I’ve spent my technology career in Eastern Europe, where there is a strong educational foundation that supports women to prepare for engineering and mathematics degrees. That means that, most of the time, there is enough pipeline to reach the middle management layer. Women are often the backbone of operations, delivery and project management. The challenge is often shifting from the person who makes the delivery happen to the person who sets the strategy. To make this shift, women need greater exposure to boardroom-level interactions to experience the required mindset change, as well as better access to senior leadership – often still male-dominated – who can sponsor and mentor them. They also need to invest more in personal branding to clearly demonstrate their impact and capabilities.
While technical fields have historically been male-dominated, the challenge of reaching leadership levels in the technology industry in 2026 still stems from deeply interconnected structural and cultural barriers – not a lack of capability. I am beginning to see a shift from awareness campaigns to more meaningful structural change – from asking women to adapt their behavior to asking organizations to rethink their operating systems. At the same time, however, there is a counter current to contend with, as the pendulum swings back following the post-2020 DEI surge. Even so, there is a meaningful silver lining: leadership practices continue to evolve from compliance to conviction – a shift I am hopeful will only strengthen in the years ahead.”
Dr Samiksha Mishra, Director of AI, R Systems
“AI is shaping the future of every industry and, like many women in highly technical environments, I have faced moments when credibility needed to be repeatedly earned through delivery and depth. In research-driven spaces, the expectations are high and scrutiny is rigorous. However, I was fortunate to receive strong academic and institutional support early in my journey.
Establishing credibility ultimately came not from defending expertise, but from consistently delivering scalable, governed solutions.”
Just as we emphasize representative and unbiased datasets to improve accuracy and fairness, the same principle applies to the teams designing those models. When training data lacks diversity, outcomes become skewed. When development teams lack diverse perspectives, important edge cases, user behaviors and contextual risks can be overlooked during design and validation.”
When access is paired with strategic sponsorship, client-facing exposure and measurable delivery ownership, women are not just participants in AI transformation but leaders driving it.
As someone with a PhD in AI and nearly 17 years of experience in the core AI domain, I’ve learned that moving from academic or purely technical roles into strategic AI leadership requires a shift in mindset. Deep technical knowledge is a strong foundation, but leadership in AI demands the ability to translate research into scalable, production-ready systems that solve real business problems.”
Cynthia Overby, Director Strategic Security Solutions, zCOE at Rocket Software
“Change starts with education and is strengthened by visibility. It is crucial that women see where they fit in the technology industry, which will only happen through early exposure, mentorship and structured support.”

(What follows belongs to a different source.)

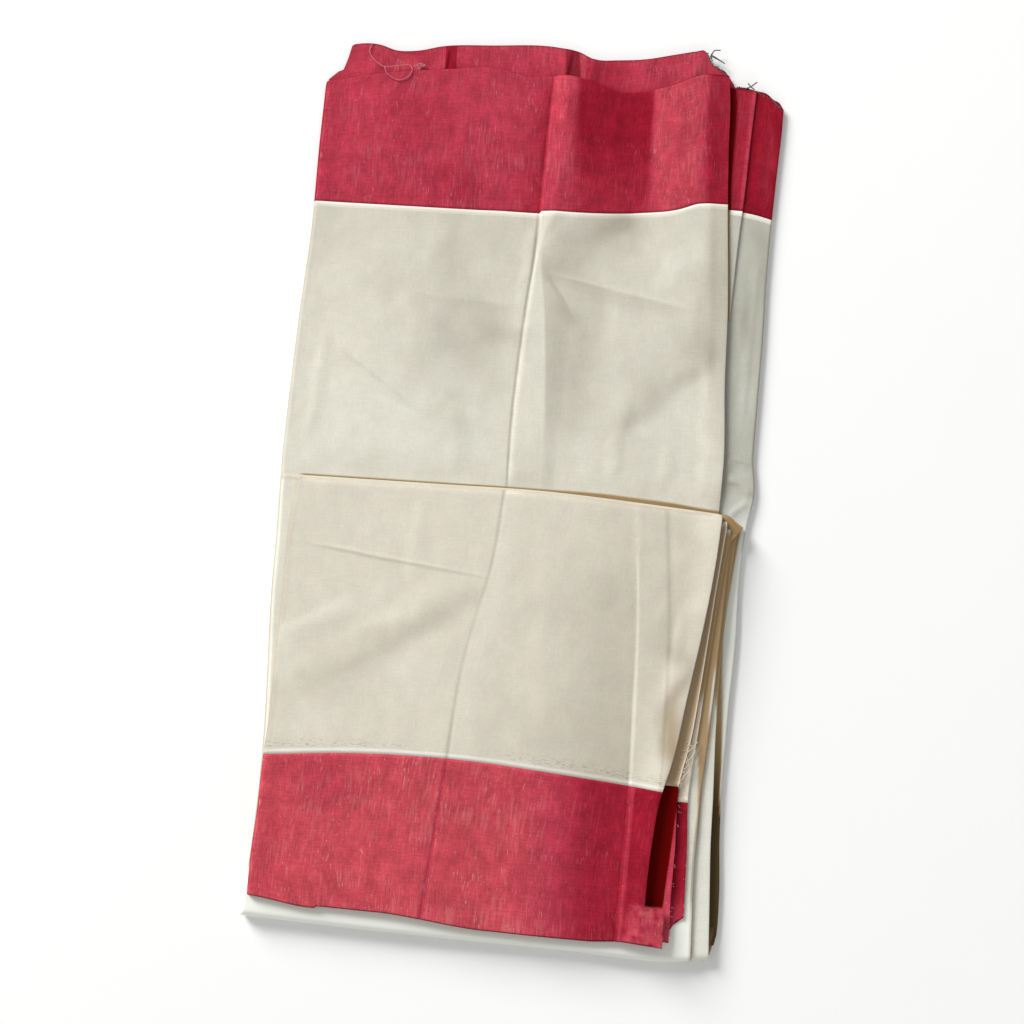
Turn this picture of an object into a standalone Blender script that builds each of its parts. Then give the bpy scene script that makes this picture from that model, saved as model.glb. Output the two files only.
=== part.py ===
"""A cotton saree folded flat: cream cloth with a red border along each long edge.

The cloth is laid in panels one on another, which makes a strip one panel wide and as long as the
cloth is broad. The strip's lower half is turned up over the rest, and the end of that half is
turned down again as a flap, so that a red border lies at each end of the packet.
The packet rests on its back. X runs across it, Y along it towards the open red edges, Z up.
Sizes are in millimetres, and become metres when a mesh is made.
"""

import math

import bmesh
import bpy
import numpy as np

MM = 0.001

# The tables measure x and y from this point, which is moved to the middle of the packet.
MIDDLE_X = 1.5
MIDDLE_Y = 24.48

# Heights of the layers, from the surface that the packet rests on
WALL = 1.1
GAP = 0.3
SEAM = GAP / 2.0
LOWER_TOP = 2.0
SIDE_TOP = LOWER_TOP + GAP + WALL
STRIP_TOP = SIDE_TOP + GAP + WALL
REAR_TOP = SIDE_TOP + 0.2
CORE_TOP = 4.0
FRONT_TOP = CORE_TOP + GAP + WALL
TURNED_CORE_LOW = FRONT_TOP + GAP
TURNED_CORE_TOP = 8.9
TURNED_TOP = TURNED_CORE_TOP + GAP + WALL
TURNED_LEAF_TOP = TURNED_CORE_TOP - GAP - 0.6
LEAF3_TOP = TURNED_TOP + GAP + WALL
LEAF2_TOP = LEAF3_TOP + GAP + WALL
FLAP_TOP = LEAF2_TOP + GAP + WALL

# Folded edges and the bend at the bottom
ROLL = 3.0
ROLL_STEPS = 4
BEND = 5.0
BEND_STEPS = 5
LIP = 9.7
CLEAR = 0.4
INSIDE = WALL + CLEAR
# A rolled edge ends this far above what it rests on, because its inner corner hangs lower.
ROLL_GAP = 0.75
# What lies inside a rolled edge is cut back this much more at its top.
ROLL_INNER = 1.2

# Hidden layers show at their edges as bundles of plies with a groove between them.
GROOVE = 0.8
BUNDLE_SHOULDER = 0.25
ALL_EDGES = (1, 1, 1, 1)

# Rounds in which a point's x and y are fitted to edges that each depend on the other
EDGE_ROUNDS = 4

# The base layers end here, above the lip of the sheet that goes round the bottom fold.
BASE_LOW = -273.8

# How far the loose leaves and the rear band reach in under what covers them
LEAF_REACH = 46.0
LEAF_CLEAR = 2.4
STRIP_REACH = 10.0
LEAF_TUCK = 9.0
TUCK_RUN = 6.0
REAR_REACH = 66.0

# The rear band's top left corner is cut off here, and the front sheet covers its edge below.
REAR_CORNER_Y = 287.0
REAR_CORNER_RUN = 12.0

# The wide leaf's inner edge steps aside here to pass the rear band.
STEP_ASIDE = 12.0
STEP_ASIDE_Y = 226.0
STEP_ASIDE_RUN = 10.0

# The upper bundle of plies is set in from the lower one by this much on the left and right.
STAGGER_LEFT = 0.6
STAGGER_RIGHT = 1.2
STAGGER_END = 2.0

CREAM = (0.70, 0.66, 0.56, 1.0)
RED = (0.51, 0.048, 0.084, 1.0)
CLOTH_ROUGHNESS = 0.9


def table(columns, *rows):
    """A table of numbers, each column held under its name."""
    return dict(zip(columns.split(), np.array(rows, float).T))


# Outline of the whole packet, from the bottom fold to the open edges
PACKET = table(
    "y left right",
    (-284, -155, 158.5),
    (-267, -153, 162.5),
    (-240, -151.5, 162),
    (-201, -151, 159),
    (-164, -151.5, 158),
    (-119, -154, 158),
    (-71, -157, 159),
    (-28, -158, 158),
    (8, -159.5, 160),
    (28, -160, 163),
    (53, -160, 160),
    (131, -159, 160),
    (178, -157.5, 159),
    (252, -158.5, 160),
    (284, -158.5, 161),
    (299, -157, 161),
)

# The bottom fold, across the packet
BOTTOM_FOLD = table("x y", (-155, -284), (-104, -285), (-19, -286), (60, -286), (129, -287), (158, -283.5))

# The rear red band's wavy open edge, and on past it the edges of the leaves on the right
REAR_EDGE = table(
    "x y",
    (-157, 287),
    (-151, 294),
    (-146, 302),
    (-143, 315),
    (-124, 318),
    (-112, 315),
    (-98, 316),
    (-80, 321),
    (-45, 325),
    (0, 328),
    (16, 326),
    (26, 322),
    (44, 323),
    (62, 325.5),
    (83, 331),
    (102, 335),
    (110, 326),
    (118, 322),
    (125, 313),
)
SIDE_EDGE = table("x y", (100, 312), (133, 312), (141, 310), (153, 305), (161, 298.5))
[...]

Michelle King, Senior Director of Sales, the Americas at Index Engines
“In my experience, the strongest cyber resilience doesn’t come from technology alone – it comes from people who understand the business impact and move quickly together.”
Stephanie Higgins, Chief Privacy and Data Ethics Officer, Cognizant
“AI is quickly supporting decision-making that shapes women’s lives, from hiring and promotions to credit approvals and the content they see online. As AI learns from existing data, it can entrench existing bias.”
Keeley Crockett, IEEE member and Professor in Computational Intelligence, Manchester Metropolitan University
“Creating psychologically safe cultures – where women’s expertise is heard, credited and valued – is essential for retention and long-term career progression.”
Shanthi Rajan, CEO, Linarc
“Rapid technology adoption – from scheduling and cost management to field collaboration, data analytics and AI-driven insights – is reshaping how projects are delivered. This shift creates a powerful moment to tap into the vast and growing pool of women in STEM.”
Suneetha Upplapatti, Enterprise Transformation Leader, WaveMaker
“Throughout my career, I’ve seen that people are the true pillar behind every success. Every transformation I’ve led reinforced the same truth: technology enables, but people deliver.
When leaders expand trust, provide visibility, open access to opportunities and invest in people’s growth, results compound.”
Karina Flynn, People Partner Director, Zadara
“International Women’s Day is an opportunity to look beyond the metrics that so often define women’s success and instead honor women for who they are. Many of us were raised by women whose strength was not measured in titles or accolades, but in endurance, courage, and vision. They fought for access to education, financial independence, and opportunity. Because of them, we have doors open that once seemed unreachable.
Yet with expanded opportunity has come expanded expectation. Today, women are often measured by degrees earned, promotions secured, families raised, appearances maintained, and countless other visible benchmarks. The pressure to be exceptional in every dimension can quietly turn strength into perfectionism.
This International Women’s Day, we must move beyond celebrating accomplishments and ask why so many accomplished women still question their worth. A woman’s worth is not a checklist, nor does it rise or fall with productivity. Strength can mean setting boundaries, prioritizing mental health, choosing a different path, or allowing space for reinvention. True progress will come when women are recognized not only for what they achieve, but for who they are, without needing to prove they are enough.”
Ana-Maria Badulescu, VP of AI Labs, Precisely
“International Women’s Day is an opportunity to honour how far women in tech have come and reflect on the work that remains, particularly as AI adoption shapes the way businesses operate. During my career in software development and data management, I have witnessed how diverse perspectives strengthen both our technology and our teams, by ensuring representation and trusted outcomes.
“The future of AI and data innovation is dependent on the diversity of the voices shaping it. With AI becoming embedded across every sector, we have a responsibility to make AI truly reflective of the society it serves. We must act now if we want AI to be a force for equity and innovation, rather than exclusion, and that begins with diversity amongst those who work on the technology itself. When we create space for more women – and for people of all backgrounds and experiences – we build technology that is stronger, more creative, more equitable, and ultimately more impactful.”